REQUIRED WORK:
Up to and including the line that contains "length and width.", repeat each line of the data exactly, starting from the first.

* * *

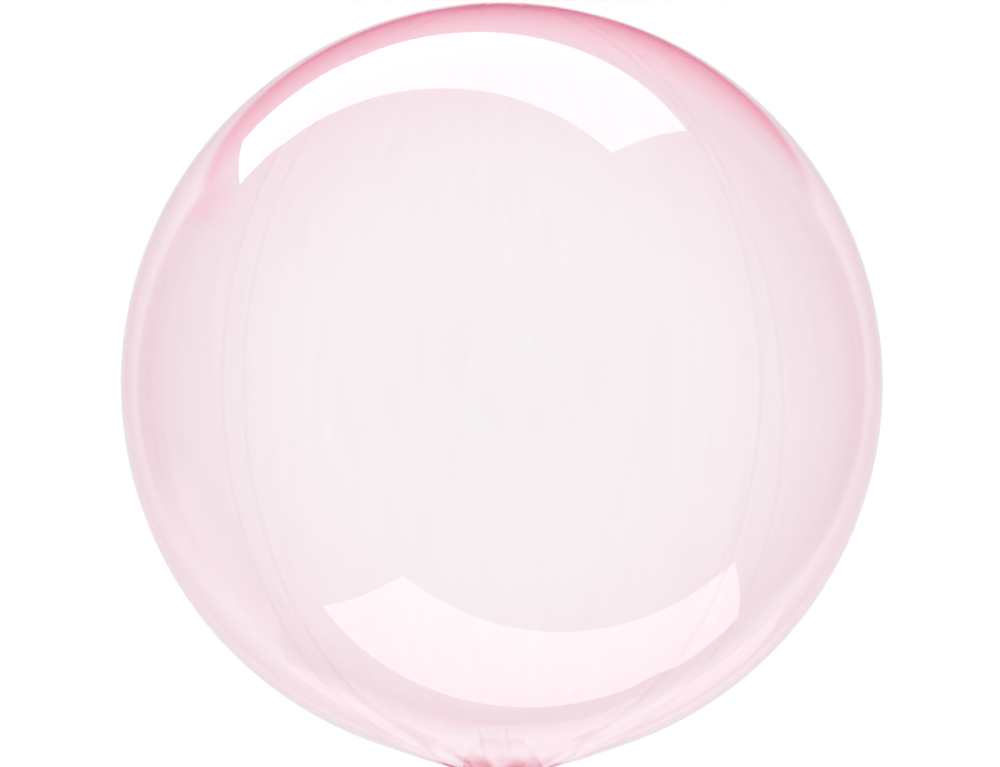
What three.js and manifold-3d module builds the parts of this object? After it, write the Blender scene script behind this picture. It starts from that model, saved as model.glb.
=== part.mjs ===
// Clear bubble balloon: a ball of four film gores, heat-welded along four meridian seams, whose ends
// run on as a flat inflation tail. The ball is full of gas and sealed, so it is one closed solid.
//
// Units are millimetres and +Z is up. The balloon lies on its side: its long axis, from the tail to
// the crown, points along +Y, and one gore faces straight up. The origin is on the surface that it
// lies on, under the middle of its length and width.

import * as THREE from 'three';
import { mergeVertices } from 'three/addons/utils/BufferGeometryUtils.js';
import Module from 'manifold-3d';

// Driving dimensions.
const ballDiameter = 508;
const flatSpotDepth = 2.2;      // the underside flattens this much where it bears

const goreCount = 4;
const seamValley = 1.5;         // the welds stretch less than the film, so they sit in a soft valley
const seamValleyReach = 15;     // from the weld to where the valley has mostly gone
const weldWidth = 3;
const weldHeight = 1;
const seamTwist = 5;            // degrees that the right-hand upper seam leans, from crown to tail

const shoulderReach = 84;       // distance from the ball's long axis where the gathers begin
const shoulderLift = 11;        // the gathered film is drawn out into a low cone at the tail
const coneSharpness = 1.9;      // 1 is a straight cone, and more keeps the ball round for longer
const neckReach = 55;           // inside this distance the gathered film is as wide as the tail
const gatherCount = 13;
const gatherDepth = 1.5;
const gatherEnd = 24;           // distance from the long axis where the folds are deepest

const tailLength = 84;
const tailRootWidth = 58;
const tailEndWidth = 42;
const tailThickness = 2;
const tailDroop = 14;           // the free end hangs lower than the root by this much

// How finely the skin is cut up.
const columnsPerGore = 16;
const ballRings = 32;
const shoulderRings = 12;
const tailRings = 7;

const filmTint = 0xf6e9ee;

const ballRadius = ballDiameter / 2;
const poleRadius = tailThickness / 2;

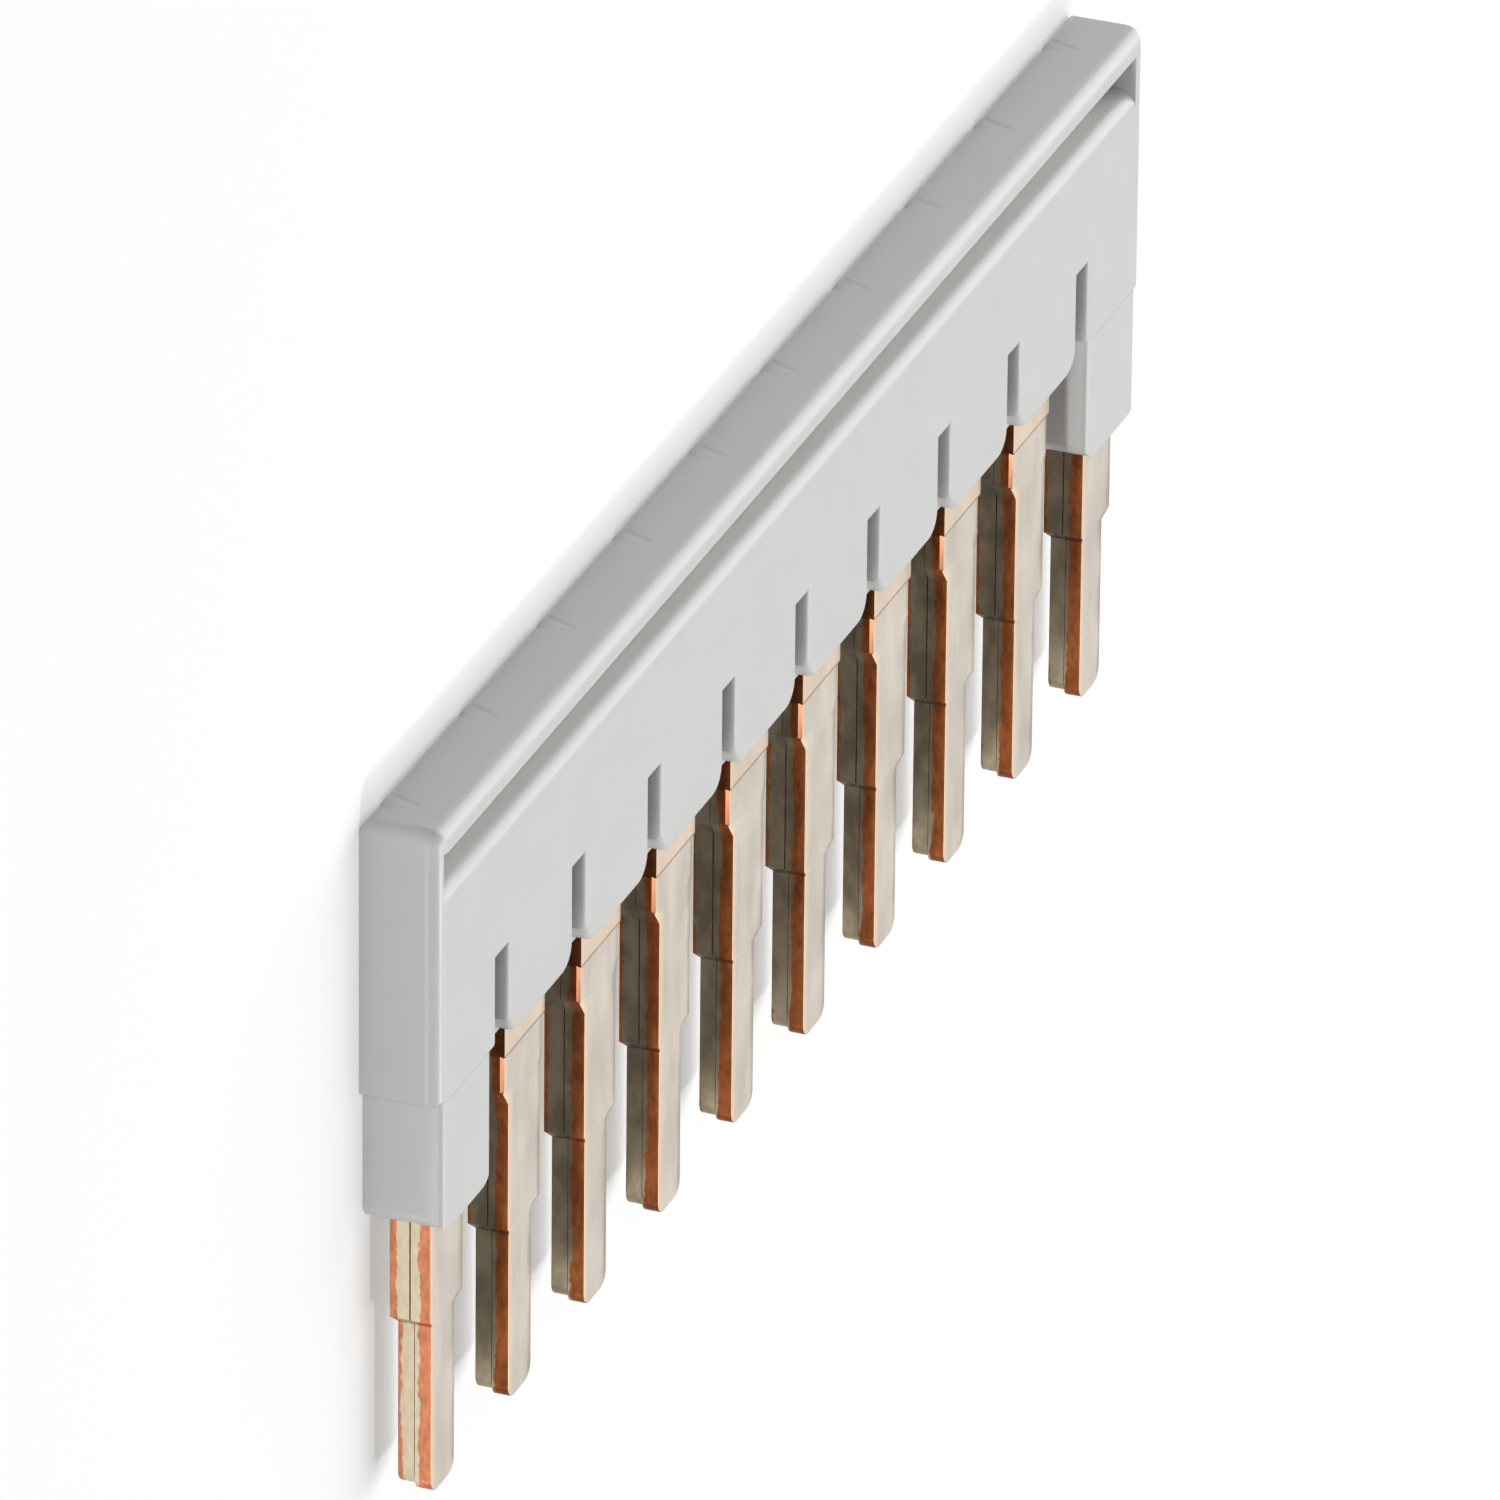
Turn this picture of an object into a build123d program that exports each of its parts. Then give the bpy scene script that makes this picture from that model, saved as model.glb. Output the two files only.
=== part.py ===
"""Ten pole plug-in jumper for rail terminals: a moulded housing over two stamped contact combs.

The part lies on its flat back. X runs along the row of poles, +Y points from the prong tips to the
rim that is pressed when the jumper is plugged in, and +Z is the slotted front. Levels along Y are
given as depths below the rim.
"""

from build123d import *
import os

os.makedirs("parts", exist_ok=True)

# Row of poles
POLE_COUNT = 10
PITCH = 6.2

# Fits
SEAM_GAP = 0.02
POCKET_CLEARANCE = 0.03

# Contact combs: thickness of one leaf from its web to its tips
WEB_THICKNESS = 0.65
SPRING_THICKNESS = 0.6
BLADE_THICKNESS = 0.53
SPRING_LIFT = 0.05

# Contact combs: levels and widths of a prong
WEB_TOP = 2.6
WEB_HEIGHT = 2.8
COLLAR_END = 10.8
NECK_END = 12.0
LIFT_LENGTH = 0.5
SPRING_END = 16.77
SHOULDER_LENGTH = 0.32
TIP_DEPTH = 22.8
NECK_FLARE = 0.32
SPRING_WIDTH = 2.58
BLADE_WIDTH = 1.86
NECK_BEVEL = 0.1
TIP_RADIUS = 0.5
BACK_TIP_SETBACK = 0.15
BACK_TIP_BEVEL = 0.11

# Housing
WALL = 0.61
END_MARGIN = 2.1
BODY_DEPTH = 9.1
TAB_DROP = 0.32
FRONT_RADIUS = 0.58
REAR_RADIUS = 0.4
STEP_RADIUS = 0.15

# What is cut into the front sits a little toward -X of the poles
FRONT_OFFSET = -0.27

# Grip groove under the rim
GROOVE_LIP = 0.79
GROOVE_WIDTH = 1.21
GROOVE_DEPTH = 0.9
GROOVE_END_WALL = 0.6

# V marks across the rear of the rim, sized where they meet the back face
MARK_WIDTH = 1.2
MARK_DEPTH = 0.3
MARK_RUN = 1.4
MARK_OFFSET = -0.52

# Slots between the poles, and the tabs that they leave
SLOT_WIDTH = 0.98
SLOT_DEPTH = 0.55
SLOT_COVER = 0.68
TAB_CORNER_RADIUS = 0.85
TAB_EDGE_RADIUS = 0.22

# End feet
FOOT_DEPTH = 13.4
FOOT_OUTER_INSET = 0.28
FOOT_INNER_INSET = 0.19
FOOT_FRONT_INSET = 0.05
FOOT_PLATE = 0.78
FOOT_TAPER = 0.14
FOOT_EDGE_RADIUS = 0.25
FOOT_OUTER_RADIUS = 0.55
FOOT_INNER_RADIUS = 0.85

# How far a cutting tool or a joining block runs past the face that it meets
OVERRUN = 1.0

# How near an edge must lie to a face or a level to be picked with it
PICK = 0.01

# Sizes that follow
WEB_BOTTOM = WEB_TOP + WEB_HEIGHT
SLOT_TOP = WEB_BOTTOM + SLOT_COVER
TAB_DEPTH = BODY_DEPTH + TAB_DROP
LEAF_THICKNESS = max(WEB_THICKNESS, SPRING_LIFT + SPRING_THICKNESS)
POCKET_HALF = SEAM_GAP / 2 + LEAF_THICKNESS + POCKET_CLEARANCE
THICKNESS = 2 * (POCKET_HALF + WALL)
SEAM_Z = THICKNESS / 2
ROW_LENGTH = (POLE_COUNT - 1) * PITCH
LENGTH = ROW_LENGTH + 2 * END_MARGIN
POLES = [index * PITCH - ROW_LENGTH / 2 for index in range(POLE_COUNT)]
SLOTS = [pole + PITCH / 2 + FRONT_OFFSET for pole in POLES[:-1]]


def level(depth):
    """Y of a depth below the rim; the part is centred on Y = 0."""
    return TIP_DEPTH / 2 - depth


def strip(left, right, top, bottom):
    """Front view of an upright strip between two X values and two depths."""
    centre = Pos((left + right) / 2, (level(top) + level(bottom)) / 2)
    return centre * Rectangle(right - left, bottom - top)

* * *

RESPONSE BELOW:
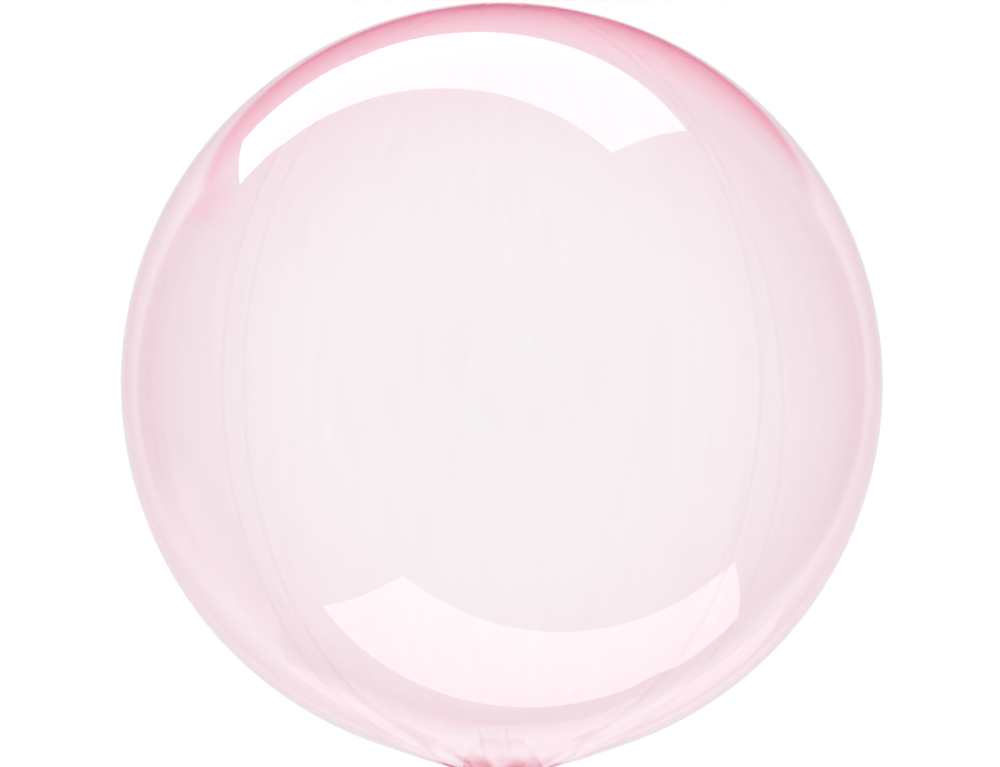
What three.js and manifold-3d module builds the parts of this object? After it, write the Blender scene script behind this picture. It starts from that model, saved as model.glb.
=== part.mjs ===
// Clear bubble balloon: a ball of four film gores, heat-welded along four meridian seams, whose ends
// run on as a flat inflation tail. The ball is full of gas and sealed, so it is one closed solid.
//
// Units are millimetres and +Z is up. The balloon lies on its side: its long axis, from the tail to
// the crown, points along +Y, and one gore faces straight up. The origin is on the surface that it
// lies on, under the middle of its length and width.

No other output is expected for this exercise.